One commenter says "I see you have had some bashing here for the pics of your sons in swim trunks. I think we need to consider the different circumstances. They are playing at the beach. The poses are not provocative (arched back, pouty lips……we have all seen those teen girls and the pose I am refering to)... If the boys were posed in speedos on their beds with a come hither pouty bad boy look – then there would be something to throw rocks over"

Um yeah, you've kind of missed the point here haven't you? For boys, showing off their muscles IS the provocative pose. It may not be super-sexy to be snapped frolicking on the beach with your brothers when it's your mum taking the pictures, but they clearly revel in the bare-skinned freedom that only men can enjoy. After all, if they made the same kind of "sexy" poses girls do, they'd look stupid:

 
But this picture is fine, of course. They're totally not posing in a way that they hope will be sexually appealing:
 
Luckily, no teenage girls will ever see these pictures on the
 internet and be tempted to think lustful thoughts.

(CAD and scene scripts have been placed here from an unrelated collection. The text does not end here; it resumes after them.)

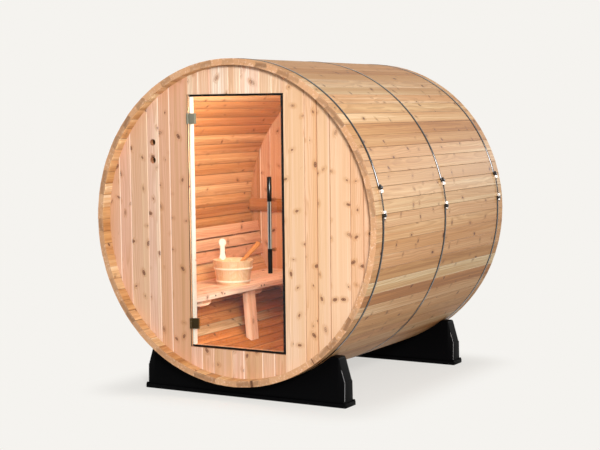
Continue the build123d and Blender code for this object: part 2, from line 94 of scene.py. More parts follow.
# %% The barrel in metres
STAVES = 78
PITCH = 2 * pi / STAVES
RADIUS = face_of("stave_segment_04", HIGH, X)
OUTER = RADIUS * cos(PITCH / 2)
INNER = OUTER - 35 * MM
HALF = face_of("stave_segment_04", HIGH, Y)
WALL_FACE = face_of("back_wall", HIGH, Y)  # outer face of both end walls, from the barrel's middle
CABIN_HALF = face_of("back_wall", LOW, Y)
DOOR_SIDE = face_of("door_lining", HIGH, X)
DOOR_HALF = (face_of("door_lining", HIGH, Z) - face_of("door_lining", LOW, Z)) / 2
print(f"stave face {2 * OUTER * tan(PITCH / 2) / MM:.1f} mm, inner face at {INNER:.4f} m")
print(f"doorway {2 * DOOR_SIDE / MM:.0f} x {2 * DOOR_HALF / MM:.0f} mm")

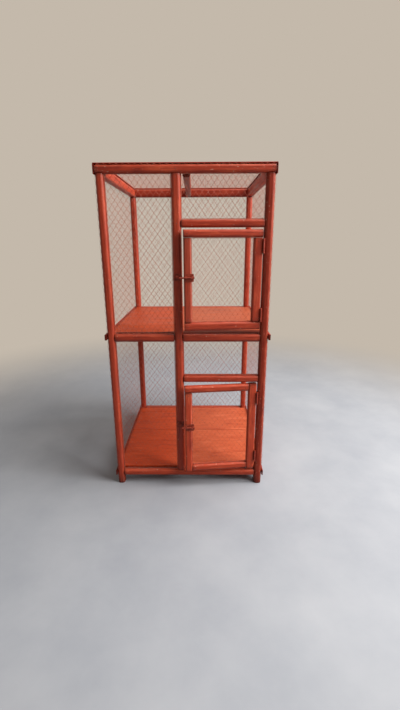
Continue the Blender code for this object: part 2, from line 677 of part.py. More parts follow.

These poor kids are subject to their parents' mixed messages: as well as having their own poses recorded for posterity in a public blog, they have to deal with the madonna / whore complex that is apparently de rigueur in Texan churches this summer. As Mrs Hall puts it, "Did you know that once a male sees you in a state of undress, he can’t quickly un-see it?  You don’t want our boys to only think of you only in this sexual way, do you?" Yep, once he's seen you in skimpy attire, he can never go back to seeing you as the intelligent, thoughtful, well-rounded character that you were when you were covered up! Bad luck, Hall kids' future wives...

The Given Breath blog has done teenage girls a huge favour if nothing else, they've learned that keeping your online profile set to "private" means nothing you still don't know who might have access to your pictures. The second lesson is that there will be men out there who do see you as nothing more than an empty shell of sexuality if you so much as take one picture in your pyjamas; they have learned to see you this way because it's what their momma taught them.